• [EXERCISE DIRECTIONS]
Extract every line below that contains the word "body".

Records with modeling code
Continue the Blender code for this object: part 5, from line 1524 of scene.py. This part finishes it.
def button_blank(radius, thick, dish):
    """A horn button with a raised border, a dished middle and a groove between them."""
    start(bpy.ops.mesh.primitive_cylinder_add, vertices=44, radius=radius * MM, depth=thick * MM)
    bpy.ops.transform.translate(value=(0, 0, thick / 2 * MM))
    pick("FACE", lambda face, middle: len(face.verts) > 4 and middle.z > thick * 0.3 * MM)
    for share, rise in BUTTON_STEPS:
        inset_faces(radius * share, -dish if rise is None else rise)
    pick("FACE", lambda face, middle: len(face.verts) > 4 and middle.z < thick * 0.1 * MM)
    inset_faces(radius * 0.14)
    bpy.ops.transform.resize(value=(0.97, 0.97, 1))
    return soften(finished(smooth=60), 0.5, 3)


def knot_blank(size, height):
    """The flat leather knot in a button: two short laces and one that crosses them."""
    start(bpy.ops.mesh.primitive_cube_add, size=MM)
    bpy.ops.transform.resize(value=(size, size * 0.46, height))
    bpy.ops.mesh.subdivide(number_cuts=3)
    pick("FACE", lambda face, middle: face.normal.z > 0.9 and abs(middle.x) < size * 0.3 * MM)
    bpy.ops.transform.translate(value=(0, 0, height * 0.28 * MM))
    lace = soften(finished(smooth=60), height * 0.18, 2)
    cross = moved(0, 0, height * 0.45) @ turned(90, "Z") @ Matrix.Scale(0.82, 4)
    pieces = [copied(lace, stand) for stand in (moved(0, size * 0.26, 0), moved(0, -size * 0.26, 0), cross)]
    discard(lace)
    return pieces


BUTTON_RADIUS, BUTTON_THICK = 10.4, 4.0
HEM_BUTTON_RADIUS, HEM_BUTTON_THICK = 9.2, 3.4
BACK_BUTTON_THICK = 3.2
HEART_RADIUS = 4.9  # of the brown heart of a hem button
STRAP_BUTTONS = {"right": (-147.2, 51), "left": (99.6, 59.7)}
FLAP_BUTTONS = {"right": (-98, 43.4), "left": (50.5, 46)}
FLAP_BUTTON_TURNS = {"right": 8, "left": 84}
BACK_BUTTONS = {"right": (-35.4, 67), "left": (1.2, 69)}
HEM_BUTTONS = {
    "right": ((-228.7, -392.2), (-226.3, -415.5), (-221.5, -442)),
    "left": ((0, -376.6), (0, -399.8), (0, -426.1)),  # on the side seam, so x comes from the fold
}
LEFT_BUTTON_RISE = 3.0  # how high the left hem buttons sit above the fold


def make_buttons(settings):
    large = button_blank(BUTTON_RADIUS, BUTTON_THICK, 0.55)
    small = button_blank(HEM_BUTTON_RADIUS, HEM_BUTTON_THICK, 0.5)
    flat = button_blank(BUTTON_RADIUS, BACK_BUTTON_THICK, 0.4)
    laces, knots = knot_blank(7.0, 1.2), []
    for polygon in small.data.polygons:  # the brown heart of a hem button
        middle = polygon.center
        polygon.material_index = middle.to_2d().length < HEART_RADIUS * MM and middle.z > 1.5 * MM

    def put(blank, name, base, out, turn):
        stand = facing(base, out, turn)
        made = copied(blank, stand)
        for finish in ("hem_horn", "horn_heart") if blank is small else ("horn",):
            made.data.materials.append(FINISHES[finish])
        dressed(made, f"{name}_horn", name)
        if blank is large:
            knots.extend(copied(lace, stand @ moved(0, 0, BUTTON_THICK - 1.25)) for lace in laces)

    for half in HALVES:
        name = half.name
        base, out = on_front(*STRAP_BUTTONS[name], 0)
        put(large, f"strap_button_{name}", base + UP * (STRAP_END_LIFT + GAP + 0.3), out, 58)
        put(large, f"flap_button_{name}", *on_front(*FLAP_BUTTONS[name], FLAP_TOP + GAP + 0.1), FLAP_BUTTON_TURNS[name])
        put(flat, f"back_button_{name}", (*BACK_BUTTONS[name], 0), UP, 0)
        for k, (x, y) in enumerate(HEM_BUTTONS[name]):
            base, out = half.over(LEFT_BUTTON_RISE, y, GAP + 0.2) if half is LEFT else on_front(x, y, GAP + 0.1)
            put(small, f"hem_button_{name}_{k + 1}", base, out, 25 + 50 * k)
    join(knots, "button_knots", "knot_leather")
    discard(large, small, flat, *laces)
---
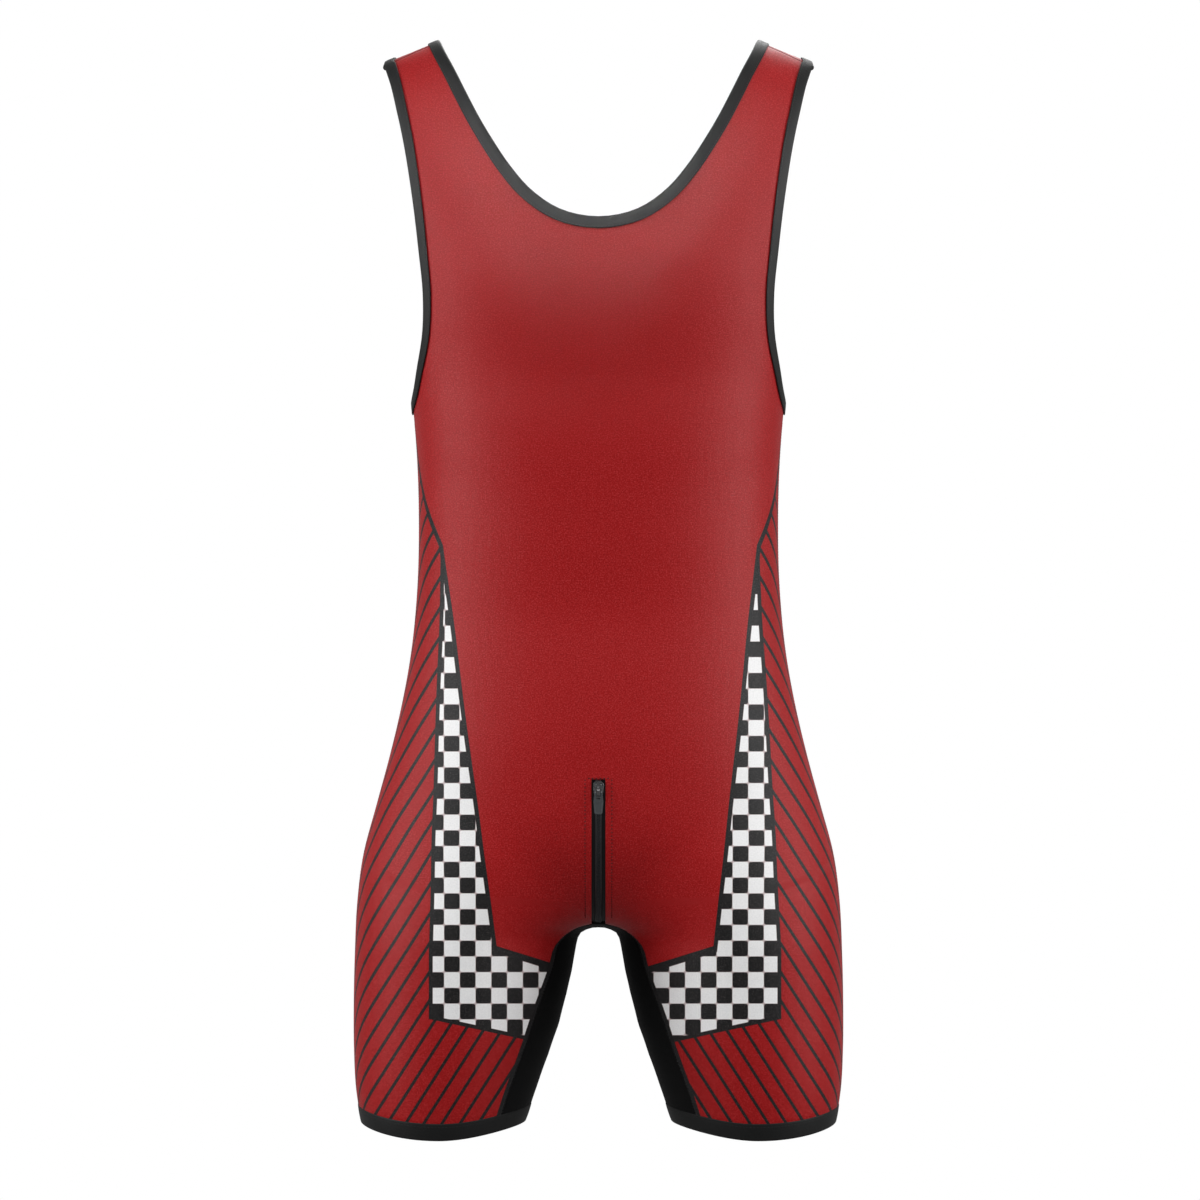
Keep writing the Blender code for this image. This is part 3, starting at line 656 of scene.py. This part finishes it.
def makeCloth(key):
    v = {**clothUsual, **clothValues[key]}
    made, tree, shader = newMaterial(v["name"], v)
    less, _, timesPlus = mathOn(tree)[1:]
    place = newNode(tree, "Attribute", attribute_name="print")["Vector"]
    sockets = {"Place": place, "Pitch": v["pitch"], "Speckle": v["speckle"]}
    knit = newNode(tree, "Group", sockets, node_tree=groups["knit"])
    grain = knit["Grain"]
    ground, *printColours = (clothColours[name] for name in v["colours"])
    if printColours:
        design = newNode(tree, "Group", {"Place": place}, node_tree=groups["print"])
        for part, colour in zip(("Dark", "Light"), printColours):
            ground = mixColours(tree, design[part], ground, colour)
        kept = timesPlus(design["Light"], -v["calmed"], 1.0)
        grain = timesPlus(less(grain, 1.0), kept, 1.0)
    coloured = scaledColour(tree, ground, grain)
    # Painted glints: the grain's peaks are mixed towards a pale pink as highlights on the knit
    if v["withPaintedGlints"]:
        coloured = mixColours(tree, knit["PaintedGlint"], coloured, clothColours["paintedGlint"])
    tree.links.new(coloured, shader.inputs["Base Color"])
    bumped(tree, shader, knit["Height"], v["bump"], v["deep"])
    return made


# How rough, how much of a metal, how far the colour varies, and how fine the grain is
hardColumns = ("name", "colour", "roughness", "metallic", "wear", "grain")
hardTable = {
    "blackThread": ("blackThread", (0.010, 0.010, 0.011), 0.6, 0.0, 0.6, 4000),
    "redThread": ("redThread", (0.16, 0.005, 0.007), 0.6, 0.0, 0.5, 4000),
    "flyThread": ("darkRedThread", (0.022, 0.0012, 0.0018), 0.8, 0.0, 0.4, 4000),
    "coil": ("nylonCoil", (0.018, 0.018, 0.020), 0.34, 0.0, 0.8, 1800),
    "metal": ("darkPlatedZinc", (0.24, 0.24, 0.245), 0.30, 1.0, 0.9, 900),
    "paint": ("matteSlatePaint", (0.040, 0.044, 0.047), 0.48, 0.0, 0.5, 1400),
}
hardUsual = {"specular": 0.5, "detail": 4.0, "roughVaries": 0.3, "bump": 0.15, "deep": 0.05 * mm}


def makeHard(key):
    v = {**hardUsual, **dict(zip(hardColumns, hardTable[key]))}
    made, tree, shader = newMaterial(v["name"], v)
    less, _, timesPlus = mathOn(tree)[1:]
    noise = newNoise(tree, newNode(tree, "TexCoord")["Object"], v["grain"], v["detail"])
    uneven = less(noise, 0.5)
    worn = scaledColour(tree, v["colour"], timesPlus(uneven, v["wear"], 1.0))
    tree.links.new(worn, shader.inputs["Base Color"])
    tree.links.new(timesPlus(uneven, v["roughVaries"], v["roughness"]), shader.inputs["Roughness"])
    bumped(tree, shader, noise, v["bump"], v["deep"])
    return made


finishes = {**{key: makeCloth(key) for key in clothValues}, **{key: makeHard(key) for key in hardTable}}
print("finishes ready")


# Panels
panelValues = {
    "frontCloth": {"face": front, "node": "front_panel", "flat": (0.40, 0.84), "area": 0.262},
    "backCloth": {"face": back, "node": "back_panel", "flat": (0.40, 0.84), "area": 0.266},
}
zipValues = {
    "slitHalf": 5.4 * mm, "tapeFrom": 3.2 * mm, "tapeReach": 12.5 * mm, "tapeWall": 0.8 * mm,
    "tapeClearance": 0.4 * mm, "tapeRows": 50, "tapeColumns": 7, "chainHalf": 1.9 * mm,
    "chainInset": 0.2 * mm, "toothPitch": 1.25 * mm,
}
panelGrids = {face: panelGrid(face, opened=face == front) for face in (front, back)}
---
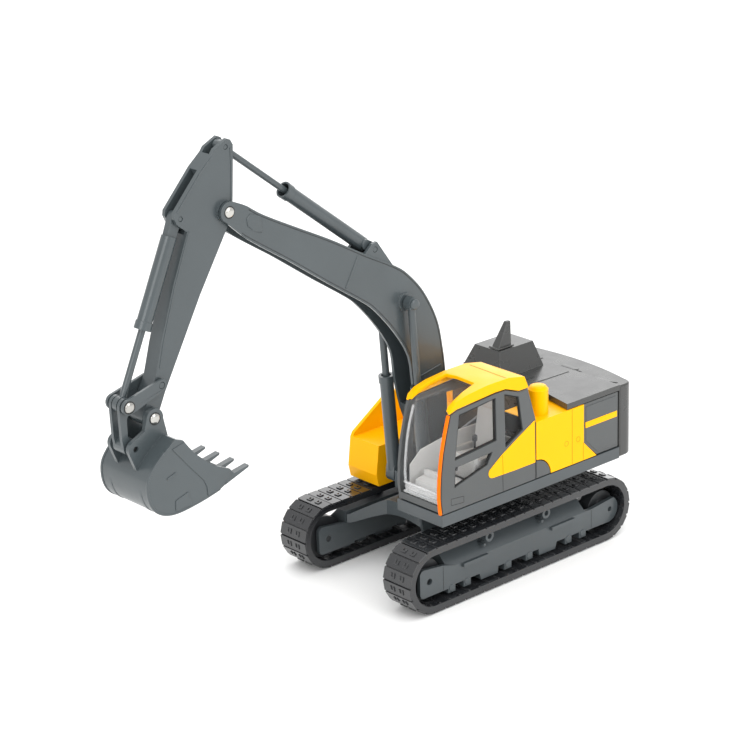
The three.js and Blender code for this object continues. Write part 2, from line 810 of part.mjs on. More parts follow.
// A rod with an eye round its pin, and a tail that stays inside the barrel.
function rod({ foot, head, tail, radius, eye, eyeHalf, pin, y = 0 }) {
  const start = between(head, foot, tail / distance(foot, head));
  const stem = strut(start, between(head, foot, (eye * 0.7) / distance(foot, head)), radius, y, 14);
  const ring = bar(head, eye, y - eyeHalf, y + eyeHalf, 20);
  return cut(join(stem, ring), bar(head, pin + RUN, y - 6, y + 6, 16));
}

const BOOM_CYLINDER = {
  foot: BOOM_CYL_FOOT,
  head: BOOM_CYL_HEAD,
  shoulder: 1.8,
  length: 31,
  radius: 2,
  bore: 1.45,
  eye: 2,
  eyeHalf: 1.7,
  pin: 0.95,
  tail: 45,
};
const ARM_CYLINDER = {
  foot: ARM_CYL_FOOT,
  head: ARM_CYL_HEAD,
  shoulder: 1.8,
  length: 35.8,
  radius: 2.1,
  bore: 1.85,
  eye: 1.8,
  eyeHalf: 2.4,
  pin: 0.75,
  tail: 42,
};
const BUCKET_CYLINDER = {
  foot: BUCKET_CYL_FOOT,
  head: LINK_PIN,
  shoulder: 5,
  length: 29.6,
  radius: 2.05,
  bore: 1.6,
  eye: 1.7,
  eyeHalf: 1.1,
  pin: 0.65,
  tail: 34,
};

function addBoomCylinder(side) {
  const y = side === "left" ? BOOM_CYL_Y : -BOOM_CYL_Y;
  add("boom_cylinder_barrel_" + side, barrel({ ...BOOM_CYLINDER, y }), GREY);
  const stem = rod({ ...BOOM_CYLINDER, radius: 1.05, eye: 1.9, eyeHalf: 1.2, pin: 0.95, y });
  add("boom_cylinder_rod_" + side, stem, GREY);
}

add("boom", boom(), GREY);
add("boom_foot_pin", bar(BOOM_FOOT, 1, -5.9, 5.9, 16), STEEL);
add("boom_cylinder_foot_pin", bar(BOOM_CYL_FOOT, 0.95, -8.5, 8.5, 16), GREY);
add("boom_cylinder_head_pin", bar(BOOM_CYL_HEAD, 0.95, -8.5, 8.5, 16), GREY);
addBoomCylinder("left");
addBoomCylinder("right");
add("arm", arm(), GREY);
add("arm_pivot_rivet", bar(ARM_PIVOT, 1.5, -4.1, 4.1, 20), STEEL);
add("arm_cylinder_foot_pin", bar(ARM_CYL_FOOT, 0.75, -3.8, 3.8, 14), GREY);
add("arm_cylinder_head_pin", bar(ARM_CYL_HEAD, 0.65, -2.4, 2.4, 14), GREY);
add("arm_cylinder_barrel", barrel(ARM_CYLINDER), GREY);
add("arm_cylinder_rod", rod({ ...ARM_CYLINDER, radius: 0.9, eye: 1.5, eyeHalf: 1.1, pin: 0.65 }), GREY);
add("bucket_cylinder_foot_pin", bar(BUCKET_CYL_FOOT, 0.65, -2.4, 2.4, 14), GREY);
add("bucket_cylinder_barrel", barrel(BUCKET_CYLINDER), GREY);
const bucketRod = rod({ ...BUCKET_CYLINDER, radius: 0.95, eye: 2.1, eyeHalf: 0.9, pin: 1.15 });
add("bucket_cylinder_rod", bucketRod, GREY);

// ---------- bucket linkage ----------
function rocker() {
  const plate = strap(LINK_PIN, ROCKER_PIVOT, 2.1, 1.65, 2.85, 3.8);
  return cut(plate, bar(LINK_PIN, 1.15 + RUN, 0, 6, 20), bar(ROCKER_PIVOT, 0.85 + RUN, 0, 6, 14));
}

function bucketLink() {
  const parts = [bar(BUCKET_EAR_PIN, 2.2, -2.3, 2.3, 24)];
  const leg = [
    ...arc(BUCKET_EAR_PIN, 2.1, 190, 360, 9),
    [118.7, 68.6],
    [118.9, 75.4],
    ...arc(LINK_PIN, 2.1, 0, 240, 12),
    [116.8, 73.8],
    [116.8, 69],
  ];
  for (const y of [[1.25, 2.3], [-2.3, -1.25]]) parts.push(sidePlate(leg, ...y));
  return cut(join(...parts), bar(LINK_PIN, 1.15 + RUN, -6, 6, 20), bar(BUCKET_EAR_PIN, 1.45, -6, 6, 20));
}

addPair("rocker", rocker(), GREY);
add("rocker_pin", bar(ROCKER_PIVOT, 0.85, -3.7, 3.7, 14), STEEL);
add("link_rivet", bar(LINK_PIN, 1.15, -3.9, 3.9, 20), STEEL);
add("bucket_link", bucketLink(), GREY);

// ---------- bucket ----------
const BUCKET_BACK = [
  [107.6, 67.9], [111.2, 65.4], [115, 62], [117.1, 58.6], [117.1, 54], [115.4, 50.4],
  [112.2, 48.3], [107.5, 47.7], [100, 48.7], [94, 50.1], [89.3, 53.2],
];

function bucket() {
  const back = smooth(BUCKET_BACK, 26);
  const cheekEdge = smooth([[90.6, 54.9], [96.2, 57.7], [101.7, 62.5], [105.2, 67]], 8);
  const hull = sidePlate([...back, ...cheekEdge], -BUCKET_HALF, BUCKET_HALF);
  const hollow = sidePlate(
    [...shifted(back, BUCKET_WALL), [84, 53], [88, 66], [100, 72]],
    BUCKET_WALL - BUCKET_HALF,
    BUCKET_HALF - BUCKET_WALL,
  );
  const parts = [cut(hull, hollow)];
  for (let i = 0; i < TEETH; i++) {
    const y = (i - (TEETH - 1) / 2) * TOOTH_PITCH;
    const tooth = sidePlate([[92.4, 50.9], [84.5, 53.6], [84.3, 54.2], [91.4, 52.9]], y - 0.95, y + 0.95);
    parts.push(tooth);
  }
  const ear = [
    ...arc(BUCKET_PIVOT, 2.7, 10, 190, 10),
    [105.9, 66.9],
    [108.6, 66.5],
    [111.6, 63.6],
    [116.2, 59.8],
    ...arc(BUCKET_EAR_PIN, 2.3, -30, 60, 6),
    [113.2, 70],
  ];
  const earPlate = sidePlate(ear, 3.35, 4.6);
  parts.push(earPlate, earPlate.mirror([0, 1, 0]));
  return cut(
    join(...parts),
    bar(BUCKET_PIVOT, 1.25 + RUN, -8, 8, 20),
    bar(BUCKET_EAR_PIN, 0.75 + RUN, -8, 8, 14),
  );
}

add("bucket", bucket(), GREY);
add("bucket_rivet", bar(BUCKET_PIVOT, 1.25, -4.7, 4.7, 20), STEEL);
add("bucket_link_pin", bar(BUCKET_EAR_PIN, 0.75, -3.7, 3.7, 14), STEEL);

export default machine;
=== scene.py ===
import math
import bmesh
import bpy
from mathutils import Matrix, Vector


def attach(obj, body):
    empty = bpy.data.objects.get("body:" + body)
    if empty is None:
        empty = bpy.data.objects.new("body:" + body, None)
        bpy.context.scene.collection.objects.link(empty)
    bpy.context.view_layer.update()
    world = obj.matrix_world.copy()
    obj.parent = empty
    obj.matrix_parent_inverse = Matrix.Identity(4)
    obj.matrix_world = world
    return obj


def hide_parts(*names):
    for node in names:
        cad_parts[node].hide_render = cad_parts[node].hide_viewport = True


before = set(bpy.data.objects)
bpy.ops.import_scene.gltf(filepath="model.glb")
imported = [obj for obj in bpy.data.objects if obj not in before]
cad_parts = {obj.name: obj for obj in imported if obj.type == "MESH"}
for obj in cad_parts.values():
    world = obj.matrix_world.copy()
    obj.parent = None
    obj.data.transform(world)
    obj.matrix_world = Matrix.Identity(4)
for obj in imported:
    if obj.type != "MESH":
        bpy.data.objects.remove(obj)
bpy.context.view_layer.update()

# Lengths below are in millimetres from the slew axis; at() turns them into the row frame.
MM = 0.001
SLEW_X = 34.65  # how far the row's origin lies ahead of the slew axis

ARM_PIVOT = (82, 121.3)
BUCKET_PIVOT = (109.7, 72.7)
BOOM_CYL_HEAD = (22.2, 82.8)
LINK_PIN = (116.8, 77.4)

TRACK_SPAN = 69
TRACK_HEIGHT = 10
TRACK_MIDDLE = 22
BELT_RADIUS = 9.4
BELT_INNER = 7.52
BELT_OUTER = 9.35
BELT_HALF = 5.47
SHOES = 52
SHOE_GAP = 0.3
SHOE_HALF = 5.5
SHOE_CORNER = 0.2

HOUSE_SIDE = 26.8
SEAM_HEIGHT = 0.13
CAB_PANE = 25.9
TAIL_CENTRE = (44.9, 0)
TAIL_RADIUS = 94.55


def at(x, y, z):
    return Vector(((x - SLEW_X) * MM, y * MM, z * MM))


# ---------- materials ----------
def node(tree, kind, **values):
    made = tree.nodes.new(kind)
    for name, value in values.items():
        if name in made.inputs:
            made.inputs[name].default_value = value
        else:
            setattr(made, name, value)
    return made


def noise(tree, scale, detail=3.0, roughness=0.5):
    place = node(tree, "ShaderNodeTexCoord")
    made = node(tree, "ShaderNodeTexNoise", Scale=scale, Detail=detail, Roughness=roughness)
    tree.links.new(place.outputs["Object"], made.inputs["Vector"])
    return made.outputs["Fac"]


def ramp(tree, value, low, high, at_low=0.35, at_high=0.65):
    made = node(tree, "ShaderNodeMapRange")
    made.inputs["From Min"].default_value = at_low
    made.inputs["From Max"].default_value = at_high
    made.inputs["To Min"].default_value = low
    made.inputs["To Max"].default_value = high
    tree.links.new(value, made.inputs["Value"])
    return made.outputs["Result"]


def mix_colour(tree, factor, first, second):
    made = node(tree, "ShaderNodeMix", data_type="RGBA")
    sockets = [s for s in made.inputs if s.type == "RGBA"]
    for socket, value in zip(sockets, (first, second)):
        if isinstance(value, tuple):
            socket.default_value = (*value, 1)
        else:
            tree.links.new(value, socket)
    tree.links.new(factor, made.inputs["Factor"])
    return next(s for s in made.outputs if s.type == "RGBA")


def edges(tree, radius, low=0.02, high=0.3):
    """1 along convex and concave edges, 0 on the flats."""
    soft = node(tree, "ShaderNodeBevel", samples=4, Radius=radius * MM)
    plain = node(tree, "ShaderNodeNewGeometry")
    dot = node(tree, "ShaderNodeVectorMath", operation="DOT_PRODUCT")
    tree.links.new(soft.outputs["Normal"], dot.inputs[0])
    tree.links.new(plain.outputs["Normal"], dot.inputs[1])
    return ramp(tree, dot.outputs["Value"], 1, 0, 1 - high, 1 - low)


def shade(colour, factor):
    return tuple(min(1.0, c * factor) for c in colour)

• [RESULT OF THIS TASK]
def attach(obj, body):
    empty = bpy.data.objects.get("body:" + body)
        empty = bpy.data.objects.new("body:" + body, None)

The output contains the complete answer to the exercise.